**WHAT TO WORK ON**
Copy the data below exactly.

**RECORDED INFORMATION**
+ + + +

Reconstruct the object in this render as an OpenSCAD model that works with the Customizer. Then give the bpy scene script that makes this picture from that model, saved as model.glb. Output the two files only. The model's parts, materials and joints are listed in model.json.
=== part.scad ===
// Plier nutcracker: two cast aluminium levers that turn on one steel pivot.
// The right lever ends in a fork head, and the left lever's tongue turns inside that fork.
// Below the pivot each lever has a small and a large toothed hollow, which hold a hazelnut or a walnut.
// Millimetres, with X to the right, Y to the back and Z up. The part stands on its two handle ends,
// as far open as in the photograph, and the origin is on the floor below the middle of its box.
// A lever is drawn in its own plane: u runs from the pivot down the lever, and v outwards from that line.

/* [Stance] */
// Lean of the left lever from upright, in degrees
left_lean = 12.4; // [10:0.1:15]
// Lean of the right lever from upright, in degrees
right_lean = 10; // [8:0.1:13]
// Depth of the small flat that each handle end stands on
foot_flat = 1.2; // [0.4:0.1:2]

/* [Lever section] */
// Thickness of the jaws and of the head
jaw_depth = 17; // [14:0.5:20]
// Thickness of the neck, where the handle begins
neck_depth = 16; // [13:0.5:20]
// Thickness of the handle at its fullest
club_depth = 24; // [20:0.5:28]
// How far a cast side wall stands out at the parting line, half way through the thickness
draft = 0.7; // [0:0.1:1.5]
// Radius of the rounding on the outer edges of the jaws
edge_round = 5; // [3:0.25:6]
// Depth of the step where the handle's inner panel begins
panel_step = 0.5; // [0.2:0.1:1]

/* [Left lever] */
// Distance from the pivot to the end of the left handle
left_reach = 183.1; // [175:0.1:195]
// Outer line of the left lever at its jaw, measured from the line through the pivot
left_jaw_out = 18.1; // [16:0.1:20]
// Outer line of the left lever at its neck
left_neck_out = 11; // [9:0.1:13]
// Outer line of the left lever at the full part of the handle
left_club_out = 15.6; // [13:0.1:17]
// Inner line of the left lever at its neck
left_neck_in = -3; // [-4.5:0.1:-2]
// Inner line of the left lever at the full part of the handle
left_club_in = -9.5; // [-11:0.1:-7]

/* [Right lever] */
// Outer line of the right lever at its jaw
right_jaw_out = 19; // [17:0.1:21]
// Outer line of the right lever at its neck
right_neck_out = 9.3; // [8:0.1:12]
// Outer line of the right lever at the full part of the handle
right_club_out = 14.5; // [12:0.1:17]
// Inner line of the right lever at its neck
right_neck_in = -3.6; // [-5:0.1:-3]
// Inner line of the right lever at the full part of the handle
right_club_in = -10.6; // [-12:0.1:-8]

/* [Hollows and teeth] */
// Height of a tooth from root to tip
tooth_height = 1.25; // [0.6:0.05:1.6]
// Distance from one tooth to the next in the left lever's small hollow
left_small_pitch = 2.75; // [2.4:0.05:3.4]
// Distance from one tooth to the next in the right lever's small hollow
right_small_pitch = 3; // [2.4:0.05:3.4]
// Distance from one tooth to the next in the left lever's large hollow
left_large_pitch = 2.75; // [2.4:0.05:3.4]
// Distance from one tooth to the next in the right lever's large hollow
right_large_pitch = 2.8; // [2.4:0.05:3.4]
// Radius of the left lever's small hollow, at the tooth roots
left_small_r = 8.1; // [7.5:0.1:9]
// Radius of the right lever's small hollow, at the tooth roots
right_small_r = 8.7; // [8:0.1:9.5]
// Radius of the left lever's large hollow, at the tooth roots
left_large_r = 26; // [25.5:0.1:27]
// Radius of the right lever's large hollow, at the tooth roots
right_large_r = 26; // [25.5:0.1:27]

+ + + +

**SOLVED EXERCISE**
Reconstruct the object in this render as an OpenSCAD model that works with the Customizer. Then give the bpy scene script that makes this picture from that model, saved as model.glb. Output the two files only. The model's parts, materials and joints are listed in model.json.
=== part.scad ===
// Plier nutcracker: two cast aluminium levers that turn on one steel pivot.
// The right lever ends in a fork head, and the left lever's tongue turns inside that fork.
// Below the pivot each lever has a small and a large toothed hollow, which hold a hazelnut or a walnut.
// Millimetres, with X to the right, Y to the back and Z up. The part stands on its two handle ends,
// as far open as in the photograph, and the origin is on the floor below the middle of its box.
// A lever is drawn in its own plane: u runs from the pivot down the lever, and v outwards from that line.

/* [Stance] */
// Lean of the left lever from upright, in degrees
left_lean = 12.4; // [10:0.1:15]
// Lean of the right lever from upright, in degrees
right_lean = 10; // [8:0.1:13]
// Depth of the small flat that each handle end stands on
foot_flat = 1.2; // [0.4:0.1:2]

/* [Lever section] */
// Thickness of the jaws and of the head
jaw_depth = 17; // [14:0.5:20]
// Thickness of the neck, where the handle begins
neck_depth = 16; // [13:0.5:20]
// Thickness of the handle at its fullest
club_depth = 24; // [20:0.5:28]
// How far a cast side wall stands out at the parting line, half way through the thickness
draft = 0.7; // [0:0.1:1.5]
// Radius of the rounding on the outer edges of the jaws
edge_round = 5; // [3:0.25:6]
// Depth of the step where the handle's inner panel begins
panel_step = 0.5; // [0.2:0.1:1]

/* [Left lever] */
// Distance from the pivot to the end of the left handle
left_reach = 183.1; // [175:0.1:195]
// Outer line of the left lever at its jaw, measured from the line through the pivot
left_jaw_out = 18.1; // [16:0.1:20]
// Outer line of the left lever at its neck
left_neck_out = 11; // [9:0.1:13]
// Outer line of the left lever at the full part of the handle
left_club_out = 15.6; // [13:0.1:17]
// Inner line of the left lever at its neck
left_neck_in = -3; // [-4.5:0.1:-2]
// Inner line of the left lever at the full part of the handle
left_club_in = -9.5; // [-11:0.1:-7]

/* [Right lever] */
// Outer line of the right lever at its jaw
right_jaw_out = 19; // [17:0.1:21]
// Outer line of the right lever at its neck
right_neck_out = 9.3; // [8:0.1:12]
// Outer line of the right lever at the full part of the handle
right_club_out = 14.5; // [12:0.1:17]
// Inner line of the right lever at its neck
right_neck_in = -3.6; // [-5:0.1:-3]
// Inner line of the right lever at the full part of the handle
right_club_in = -10.6; // [-12:0.1:-8]

/* [Hollows and teeth] */
// Height of a tooth from root to tip
tooth_height = 1.25; // [0.6:0.05:1.6]
// Distance from one tooth to the next in the left lever's small hollow
left_small_pitch = 2.75; // [2.4:0.05:3.4]
// Distance from one tooth to the next in the right lever's small hollow
right_small_pitch = 3; // [2.4:0.05:3.4]
// Distance from one tooth to the next in the left lever's large hollow
left_large_pitch = 2.75; // [2.4:0.05:3.4]
// Distance from one tooth to the next in the right lever's large hollow
right_large_pitch = 2.8; // [2.4:0.05:3.4]
// Radius of the left lever's small hollow, at the tooth roots
left_small_r = 8.1; // [7.5:0.1:9]
// Radius of the right lever's small hollow, at the tooth roots
right_small_r = 8.7; // [8:0.1:9.5]
// Radius of the left lever's large hollow, at the tooth roots
left_large_r = 26; // [25.5:0.1:27]
// Radius of the right lever's large hollow, at the tooth roots
right_large_r = 26; // [25.5:0.1:27]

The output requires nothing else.